Legislators last month spurned the carmakers' request for a total of 25 billion dollars to help them continue restructuring and avoid bankruptcies that could cost millions of jobs in the United States. Congressional leaders last month said they needed more concrete details on the companies' recovery plans before considering the bail- out.

Ford Motor Co unveiled its 33-page business plan Tuesday morning, requesting a 9-billion-dollar "bridge loan" to rescue it from a US recession and credit crunch that have sharply curbed car sales.

General Motors Corp asked for 12 billion dollars in its own business plan with an option for an additional 6 billion dollars in loans "should a severe market downturn persist." Four billion dollars are already needed this month.

"Government loans would serve as a critical backstop or safeguard against worsening conditions, as we drive transformational change in our company," chief executive Alan Mulally said in a statement.

Ford, generally regarded as in the best shape of the three major US car companies, said it would not necessarily need to access the government's cash infusion if markets improved in the coming months.

By contrast, both General Motors and Chrysler LLC may not have enough money to continue daily operations beyond 2008 without the government rescue.

The proposals come as November sales plunged by 35 per cent industry wide, compared to the same month in 2007. GM's sales dropped 41 per cent, Chrysler's plummeted 47 per cent, Ford's were down 30 per cent, and Japanese giant Toyota Motor Corp said that US sales fell 34 per cent.

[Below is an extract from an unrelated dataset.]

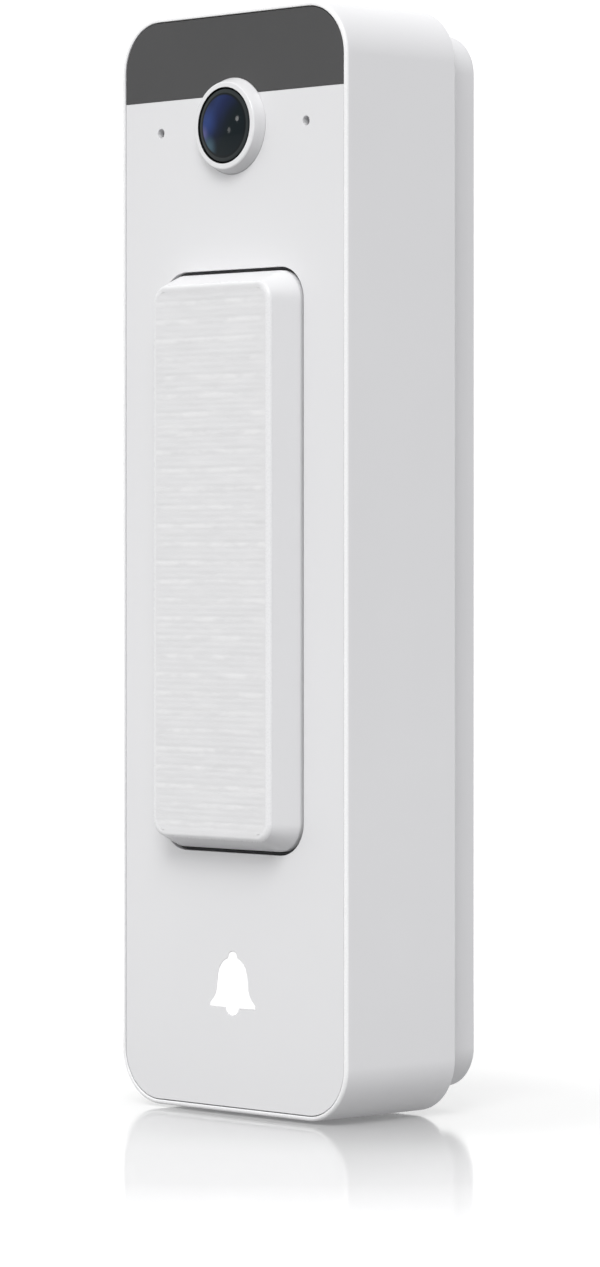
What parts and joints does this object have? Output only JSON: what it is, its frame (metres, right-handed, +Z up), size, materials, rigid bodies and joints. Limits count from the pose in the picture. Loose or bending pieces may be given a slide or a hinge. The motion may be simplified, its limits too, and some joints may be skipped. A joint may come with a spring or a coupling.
{
  "type": "video doorbell",
  "caption": "Slim wall-mounted video doorbell with a large sprung call button, a camera under a tinted window, and a hooked wall bracket locked by a screw.",
  "frame": {"origin": "centre of the bottom of the bounding box", "axes": "+Z up the doorbell, -Y out of its front face towards the visitor, +Y towards the wall, +X to the right as seen from behind the camera axis looking along +Y"},
  "size_m": [0.048, 0.0334, 0.16],
  "materials": {
    "white_shell": "fine satin moulded plastic",
    "front_panel": "smooth satin moulded plastic",
    "window": "infrared-transmitting tinted plastic, satin",
    "collar": "polished plastic",
    "lens_glass": "coated optical glass",
    "cover_glass": "polished cover glass",
    "black_plastic": "matt black",
    "button_plastic": "satin moulded plastic",
    "button_pad": "fine ribbed texture",
    "carrier": "matt",
    "rubber": "matt silicone",
    "light_pipe": "milky translucent plastic",
    "board": "solder mask",
    "steel": "plated",
    "brass": "plain",
    "chip": "moulded epoxy",
    "grey_plastic": "matt",
    "aluminium_can": "drawn can",
    "filter_glass": "coated filter",
    "led_lens": "clear epoxy"
  },
  "bodies": {
    "housing": {"main_housing": "white_shell", "front_panel": "front_panel", "tinted_window": "window", "lens_collar": "collar", "lens_cover_glass": "cover_glass", "lens_barrel": "black_plastic", "front_lens_element": "lens_glass", "rear_lens_element": "lens_glass", "lens_holder": "black_plastic", "image_sensor": "chip", "camera_board": "board", "button_seal": "rubber", "upper_return_spring": "steel", "lower_return_spring": "steel", "upper_switch_body": "chip", "lower_switch_body": "chip", "chassis_frame": "black_plastic", "main_board": "board", "board_screw_lower": "steel", "board_screw_upper": "steel", "shield_can": "steel", "storage_capacitor": "aluminium_can", "reset_switch": "chip", "wifi_antenna": "brass", "terminal_block": "black_plastic", "terminal_screw_left": "brass", "terminal_screw_right": "brass", "sensor_board": "board", "left_infrared_led": "led_lens", "right_infrared_led": "led_lens", "light_sensor": "chip", "left_microphone": "steel", "right_microphone": "steel", "left_microphone_boot": "rubber", "right_microphone_boot": "rubber", "status_light_pipe": "light_pipe", "status_diffuser": "light_pipe", "status_board": "board", "status_led": "led_lens", "speaker_frame": "black_plastic", "speaker_cone": "grey_plastic", "speaker_magnet": "steel", "rear_cover": "white_shell", "rear_gasket": "rubber", "rear_cover_screw_1": "steel", "rear_cover_screw_2": "steel", "rear_cover_screw_3": "steel", "rear_cover_screw_4": "steel"},
    "call_button": {"button_cap": "button_plastic", "button_face_pad": "button_pad", "button_carrier": "carrier"},
    "upper_switch": {"upper_switch_stem": "grey_plastic"},
    "lower_switch": {"lower_switch_stem": "grey_plastic"},
    "filter": {"filter_slide": "grey_plastic", "ir_cut_filter": "filter_glass"},
    "reset": {"reset_button": "grey_plastic"},
    "bracket": {"wall_bracket": "white_shell"},
    "lock_screw": {"security_screw": "steel"}
  },
  "joints": [
    {"name": "call_button_press", "type": "slide", "parent": "housing", "child": "call_button", "axis": [0, 1, 0], "range_m": [0, 0.001], "stiffness_N_per_m": 1600, "springref_m": -0.001, "deforming": ["upper_return_spring", "lower_return_spring"]},
    {"name": "upper_switch_travel", "type": "slide", "parent": "housing", "child": "upper_switch", "axis": [0, 1, 0], "range_m": [0, 0.001]},
    {"name": "lower_switch_travel", "type": "slide", "parent": "housing", "child": "lower_switch", "axis": [0, 1, 0], "range_m": [0, 0.001]},
    {"name": "filter_shift", "type": "slide", "parent": "housing", "child": "filter", "axis": [1, 0, 0], "range_m": [0, 0.0056]},
    {"name": "reset_press", "type": "slide", "parent": "housing", "child": "reset", "axis": [0, -1, 0], "range_m": [0, 0.0006], "stiffness_N_per_m": 500, "springref_m": -0.0005},
    {"name": "bracket_slide", "type": "slide", "parent": "housing", "child": "bracket", "axis": [0, 0, -1], "range_m": [0, 0.006]},
    {"name": "security_screw_travel", "type": "slide", "parent": "housing", "child": "lock_screw", "axis": [0, 0, -1], "range_m": [0, 0.006]}
  ],
  "couplings": [
    {"joint": "upper_switch_travel", "follows": "call_button_press", "ratio": 1},
    {"joint": "lower_switch_travel", "follows": "call_button_press", "ratio": 1},
    {"joint": "security_screw_travel", "follows": "bracket_slide", "ratio": 1}
  ]
}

"2008 will go down as unlike any other year in the industry," Chrysler Vice Chairman Jim Press said.

Car sales have dropped to their lowest levels in 25 years as consumers struggled to get automotive loans, but lawmakers have argued that Detroit's antiquated business model put the Big Three in dire straits even before the current economic crisis began.

The heads of Ford, GM and Chrysler will appear before Congress for hearings on Thursday and Friday to discuss their newest proposals.

Nancy Pelosi, speaker of the House of Representatives, said that the carmakers' plans were still being reviewed. She said that legislators could return to session this month to reconsider the bail-out, if the proposals from Detroit are seen as viable.

She called bankruptcy "not an option."

Treasury Secretary Henry Paulson, who has already shovelled hundreds of billions of dollars to crisis-stricken banks on Wall Street, agreed: "We need a solution that avoids bankruptcy, but it's got to be leading to a viable industry."

The Big Three have warned that bankruptcy could cost millions of jobs and insisted that their recoveries, which primarily involve a shift to more fuel-efficient vehicles, had been well under way before the financial crisis struck.

Ford's Mulally and GM chief Rick Wagoner offered to accept salaries of 1 dollar for one year and to forego management bonuses in exchange for the government loans. Ford said it would sell its five corporate jets.

When the three chief executives first pleaded for a bail-out last month in front of Congress, their arrival in Washington in private jets provoked public outrage. This time, each has promised to make the more than 800-kilometre trip in petrol-electric hybrid cars.